Erased and Misremembered: Exhuming the Colonial Broadcasting of Una Marson

Abstract: 

Una Marson was a pioneering transnational broadcaster from Jamaica
who worked in radio during the 1940’s. She was the first woman of
colour to work for the BBC and was the producer and presenter of the
BBC Empire Service programme Calling the West Indies. She established
an important literary radio programme called Caribbean Voices for an
archipelago of British colonies. The ground-breaking programme
featured then novice but now iconic Caribbean writers such as VS
Naipaul and George Lamming. Recently, scholars and historians have
developed a heightened interest in her work; however, despite closer
examination of her oeuvre, her legacy is hardly celebrated or
acknowledged in a way that befits her accomplishments. Most of this
renewed attention is predominantly focused on her literary work and
very little on her broadcasting achievements. We find this revealing,
since our research traced concrete actions by power brokers at the
BBC to erase and dishonor her contributions to transnational radio
broadcasting.
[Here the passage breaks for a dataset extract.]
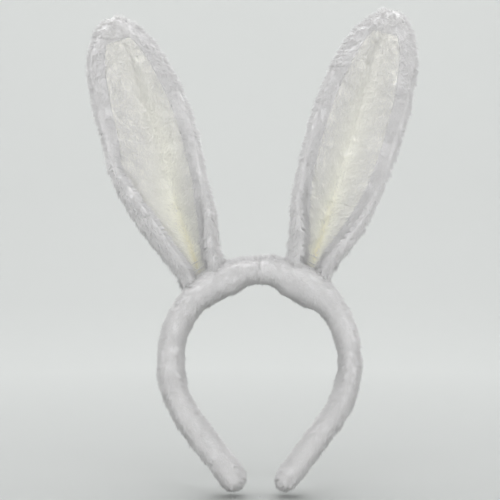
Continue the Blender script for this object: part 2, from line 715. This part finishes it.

In this critical study, we consider whether race,
ethnicity, gender, and colonialism contributed to her descent into
relative obscurity and in what ways they offer possible insights into
the burial of her broadcasting legacy. We argue that this erasure has
not only created a historical travesty but that it has also
facilitated mis-remembrance by influential communication scholarship.
Our paper examines the implications for denying Marson her rightful
place in broadcasting history and highlights crucial lessons from her
experiences and posthumous mistreatment.